───── RECORDED DATA ─────

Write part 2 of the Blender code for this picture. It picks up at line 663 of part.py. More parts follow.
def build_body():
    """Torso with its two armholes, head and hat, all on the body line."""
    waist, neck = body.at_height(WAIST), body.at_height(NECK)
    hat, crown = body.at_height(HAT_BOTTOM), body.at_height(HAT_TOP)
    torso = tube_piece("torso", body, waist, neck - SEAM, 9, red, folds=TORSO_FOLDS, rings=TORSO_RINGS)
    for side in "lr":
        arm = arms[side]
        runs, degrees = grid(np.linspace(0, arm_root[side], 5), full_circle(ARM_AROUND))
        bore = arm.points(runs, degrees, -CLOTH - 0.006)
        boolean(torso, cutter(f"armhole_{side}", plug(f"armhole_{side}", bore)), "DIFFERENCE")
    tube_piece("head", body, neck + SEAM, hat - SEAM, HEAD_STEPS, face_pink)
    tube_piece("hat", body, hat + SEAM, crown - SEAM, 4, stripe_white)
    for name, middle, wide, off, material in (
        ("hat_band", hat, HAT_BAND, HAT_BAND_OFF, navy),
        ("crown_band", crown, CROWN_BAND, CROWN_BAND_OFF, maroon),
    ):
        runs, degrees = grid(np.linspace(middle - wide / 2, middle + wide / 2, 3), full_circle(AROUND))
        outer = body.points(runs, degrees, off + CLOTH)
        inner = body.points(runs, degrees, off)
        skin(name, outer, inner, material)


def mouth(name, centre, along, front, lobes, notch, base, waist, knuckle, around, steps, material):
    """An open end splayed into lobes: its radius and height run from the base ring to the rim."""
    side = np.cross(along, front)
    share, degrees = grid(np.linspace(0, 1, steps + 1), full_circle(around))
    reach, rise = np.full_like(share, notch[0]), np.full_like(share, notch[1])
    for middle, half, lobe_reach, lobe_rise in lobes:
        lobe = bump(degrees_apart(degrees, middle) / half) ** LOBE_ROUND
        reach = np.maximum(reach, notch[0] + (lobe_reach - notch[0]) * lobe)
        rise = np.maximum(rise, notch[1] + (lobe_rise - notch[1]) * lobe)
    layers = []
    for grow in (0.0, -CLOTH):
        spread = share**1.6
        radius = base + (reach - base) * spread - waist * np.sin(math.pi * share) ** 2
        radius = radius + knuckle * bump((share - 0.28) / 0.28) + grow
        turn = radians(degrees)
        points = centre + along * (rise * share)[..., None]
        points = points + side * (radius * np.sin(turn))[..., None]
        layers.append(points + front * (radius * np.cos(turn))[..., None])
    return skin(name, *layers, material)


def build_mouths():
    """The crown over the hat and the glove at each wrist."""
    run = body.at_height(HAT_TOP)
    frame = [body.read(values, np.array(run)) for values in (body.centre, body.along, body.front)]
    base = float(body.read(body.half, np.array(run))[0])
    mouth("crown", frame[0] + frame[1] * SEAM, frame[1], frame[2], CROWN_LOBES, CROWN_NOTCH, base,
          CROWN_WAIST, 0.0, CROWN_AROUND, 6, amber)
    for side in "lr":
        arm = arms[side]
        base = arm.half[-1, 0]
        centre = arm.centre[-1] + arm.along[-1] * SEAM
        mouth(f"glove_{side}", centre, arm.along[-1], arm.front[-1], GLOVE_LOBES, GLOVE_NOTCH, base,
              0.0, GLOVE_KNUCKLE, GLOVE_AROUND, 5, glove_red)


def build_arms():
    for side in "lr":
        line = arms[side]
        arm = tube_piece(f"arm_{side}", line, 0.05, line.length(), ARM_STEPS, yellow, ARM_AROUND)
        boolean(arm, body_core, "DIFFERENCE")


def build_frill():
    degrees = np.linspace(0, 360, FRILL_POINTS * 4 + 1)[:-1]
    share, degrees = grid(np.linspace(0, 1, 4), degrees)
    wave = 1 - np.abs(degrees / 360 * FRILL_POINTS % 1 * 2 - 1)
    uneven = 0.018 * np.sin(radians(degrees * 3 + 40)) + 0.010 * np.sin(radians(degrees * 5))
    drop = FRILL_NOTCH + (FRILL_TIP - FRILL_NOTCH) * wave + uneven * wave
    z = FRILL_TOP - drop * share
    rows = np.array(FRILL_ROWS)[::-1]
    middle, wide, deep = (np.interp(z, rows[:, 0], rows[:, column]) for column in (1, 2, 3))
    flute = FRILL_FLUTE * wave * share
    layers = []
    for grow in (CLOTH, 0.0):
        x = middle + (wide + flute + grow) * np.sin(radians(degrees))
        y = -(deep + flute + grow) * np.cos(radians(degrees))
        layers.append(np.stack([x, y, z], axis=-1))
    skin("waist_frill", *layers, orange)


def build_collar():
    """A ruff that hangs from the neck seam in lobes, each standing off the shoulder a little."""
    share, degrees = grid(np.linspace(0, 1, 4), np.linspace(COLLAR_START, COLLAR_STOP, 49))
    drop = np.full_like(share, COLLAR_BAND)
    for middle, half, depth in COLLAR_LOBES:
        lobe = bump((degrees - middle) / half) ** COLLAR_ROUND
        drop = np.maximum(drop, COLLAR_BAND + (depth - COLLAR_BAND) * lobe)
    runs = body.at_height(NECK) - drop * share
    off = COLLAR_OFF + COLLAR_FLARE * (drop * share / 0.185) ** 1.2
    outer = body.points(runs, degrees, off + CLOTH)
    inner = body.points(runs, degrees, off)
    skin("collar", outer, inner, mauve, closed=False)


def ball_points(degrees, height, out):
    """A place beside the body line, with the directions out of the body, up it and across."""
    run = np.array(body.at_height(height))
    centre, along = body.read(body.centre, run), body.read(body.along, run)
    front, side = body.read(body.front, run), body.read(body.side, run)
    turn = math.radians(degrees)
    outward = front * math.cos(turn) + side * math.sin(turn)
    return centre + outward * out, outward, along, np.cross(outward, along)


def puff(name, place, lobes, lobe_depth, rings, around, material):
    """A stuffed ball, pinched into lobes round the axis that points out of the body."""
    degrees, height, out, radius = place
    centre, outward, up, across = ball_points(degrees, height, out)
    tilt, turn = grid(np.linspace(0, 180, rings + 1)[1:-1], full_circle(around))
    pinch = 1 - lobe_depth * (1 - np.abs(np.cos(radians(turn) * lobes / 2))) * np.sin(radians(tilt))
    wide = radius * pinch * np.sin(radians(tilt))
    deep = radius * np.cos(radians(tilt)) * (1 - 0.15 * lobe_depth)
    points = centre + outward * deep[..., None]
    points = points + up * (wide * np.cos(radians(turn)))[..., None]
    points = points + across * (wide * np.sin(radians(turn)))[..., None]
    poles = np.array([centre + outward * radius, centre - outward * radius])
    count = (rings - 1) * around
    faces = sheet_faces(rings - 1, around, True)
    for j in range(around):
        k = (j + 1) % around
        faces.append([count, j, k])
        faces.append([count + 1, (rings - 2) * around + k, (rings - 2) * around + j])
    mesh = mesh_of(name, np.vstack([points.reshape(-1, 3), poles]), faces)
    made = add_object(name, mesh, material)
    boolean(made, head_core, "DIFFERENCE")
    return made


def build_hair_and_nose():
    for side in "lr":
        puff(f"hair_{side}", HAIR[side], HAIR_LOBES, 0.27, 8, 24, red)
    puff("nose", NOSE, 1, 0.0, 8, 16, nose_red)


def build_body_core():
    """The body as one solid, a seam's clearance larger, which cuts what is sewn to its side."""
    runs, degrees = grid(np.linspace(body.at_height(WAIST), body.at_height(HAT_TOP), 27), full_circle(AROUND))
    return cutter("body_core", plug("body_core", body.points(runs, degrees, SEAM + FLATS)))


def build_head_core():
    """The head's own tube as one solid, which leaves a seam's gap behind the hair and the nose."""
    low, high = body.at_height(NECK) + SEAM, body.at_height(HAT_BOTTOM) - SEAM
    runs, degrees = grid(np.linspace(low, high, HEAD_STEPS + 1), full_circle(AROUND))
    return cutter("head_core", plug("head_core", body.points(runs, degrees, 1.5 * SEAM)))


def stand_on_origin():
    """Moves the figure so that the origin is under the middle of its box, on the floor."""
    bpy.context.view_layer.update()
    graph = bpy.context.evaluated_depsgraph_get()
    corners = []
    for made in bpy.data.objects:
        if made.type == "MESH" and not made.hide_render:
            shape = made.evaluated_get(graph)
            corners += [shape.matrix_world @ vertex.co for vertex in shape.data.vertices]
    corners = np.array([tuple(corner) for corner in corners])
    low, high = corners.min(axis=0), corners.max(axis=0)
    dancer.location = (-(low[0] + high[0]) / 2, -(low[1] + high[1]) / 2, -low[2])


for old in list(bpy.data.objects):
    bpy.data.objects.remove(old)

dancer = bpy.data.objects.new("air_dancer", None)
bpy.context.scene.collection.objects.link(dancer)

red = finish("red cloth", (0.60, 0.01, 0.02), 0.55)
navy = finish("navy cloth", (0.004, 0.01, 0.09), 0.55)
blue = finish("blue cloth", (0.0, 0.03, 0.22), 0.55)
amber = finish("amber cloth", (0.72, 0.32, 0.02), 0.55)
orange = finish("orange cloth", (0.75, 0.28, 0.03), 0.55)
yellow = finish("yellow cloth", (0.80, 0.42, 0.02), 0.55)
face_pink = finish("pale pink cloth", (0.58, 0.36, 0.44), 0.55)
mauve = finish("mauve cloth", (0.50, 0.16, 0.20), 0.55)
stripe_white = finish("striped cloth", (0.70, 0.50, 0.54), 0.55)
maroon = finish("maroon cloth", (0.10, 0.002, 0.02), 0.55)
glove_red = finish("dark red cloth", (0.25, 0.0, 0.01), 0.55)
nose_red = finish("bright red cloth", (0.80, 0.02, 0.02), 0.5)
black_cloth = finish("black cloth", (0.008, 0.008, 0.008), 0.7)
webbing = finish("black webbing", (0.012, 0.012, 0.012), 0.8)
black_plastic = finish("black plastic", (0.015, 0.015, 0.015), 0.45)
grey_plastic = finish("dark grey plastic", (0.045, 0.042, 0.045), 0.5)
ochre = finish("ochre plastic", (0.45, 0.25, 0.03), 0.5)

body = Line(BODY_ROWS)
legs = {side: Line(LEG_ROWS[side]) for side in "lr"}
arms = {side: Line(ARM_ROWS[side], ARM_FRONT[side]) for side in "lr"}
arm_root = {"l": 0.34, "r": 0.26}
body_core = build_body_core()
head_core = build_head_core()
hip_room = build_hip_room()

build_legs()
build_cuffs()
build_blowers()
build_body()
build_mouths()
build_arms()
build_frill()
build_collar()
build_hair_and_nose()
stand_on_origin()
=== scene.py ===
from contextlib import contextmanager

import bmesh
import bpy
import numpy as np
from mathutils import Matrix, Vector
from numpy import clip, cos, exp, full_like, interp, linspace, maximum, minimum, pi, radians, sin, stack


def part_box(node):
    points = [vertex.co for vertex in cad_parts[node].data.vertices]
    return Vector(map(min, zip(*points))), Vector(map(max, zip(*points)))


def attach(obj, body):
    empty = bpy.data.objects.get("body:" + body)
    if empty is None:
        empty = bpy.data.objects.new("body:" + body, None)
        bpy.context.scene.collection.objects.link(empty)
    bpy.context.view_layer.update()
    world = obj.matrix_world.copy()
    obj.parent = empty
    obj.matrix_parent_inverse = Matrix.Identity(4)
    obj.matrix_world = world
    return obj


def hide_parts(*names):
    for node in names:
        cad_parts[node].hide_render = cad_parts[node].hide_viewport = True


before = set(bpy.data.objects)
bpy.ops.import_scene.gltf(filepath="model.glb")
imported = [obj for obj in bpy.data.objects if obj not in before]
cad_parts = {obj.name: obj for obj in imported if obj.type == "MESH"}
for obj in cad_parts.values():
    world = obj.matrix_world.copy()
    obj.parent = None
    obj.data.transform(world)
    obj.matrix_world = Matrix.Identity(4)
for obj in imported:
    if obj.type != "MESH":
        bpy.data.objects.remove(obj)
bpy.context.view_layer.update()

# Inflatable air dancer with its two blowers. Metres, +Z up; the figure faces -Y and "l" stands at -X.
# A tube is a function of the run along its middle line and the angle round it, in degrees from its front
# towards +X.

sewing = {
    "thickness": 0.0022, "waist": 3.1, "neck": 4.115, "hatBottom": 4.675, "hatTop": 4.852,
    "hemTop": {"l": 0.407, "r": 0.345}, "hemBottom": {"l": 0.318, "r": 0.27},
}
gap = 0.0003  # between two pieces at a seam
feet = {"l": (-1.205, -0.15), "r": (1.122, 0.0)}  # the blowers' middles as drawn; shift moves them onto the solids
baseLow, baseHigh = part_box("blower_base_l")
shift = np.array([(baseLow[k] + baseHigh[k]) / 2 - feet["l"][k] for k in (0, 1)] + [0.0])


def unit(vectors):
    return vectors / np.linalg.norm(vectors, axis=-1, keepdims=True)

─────

- SET PROBLEM -
Your task is to extract exactly the lines starting at the line with "build_legs()" and ending at the line with "points = [vertex.co", including both ends, and no other lines.

- THE OUTPUT -
build_legs()
build_cuffs()
build_blowers()
build_body()
build_mouths()
build_arms()
build_frill()
build_collar()
build_hair_and_nose()
stand_on_origin()
=== scene.py ===
from contextlib import contextmanager

import bmesh
import bpy
import numpy as np
from mathutils import Matrix, Vector
from numpy import clip, cos, exp, full_like, interp, linspace, maximum, minimum, pi, radians, sin, stack


def part_box(node):
    points = [vertex.co for vertex in cad_parts[node].data.vertices]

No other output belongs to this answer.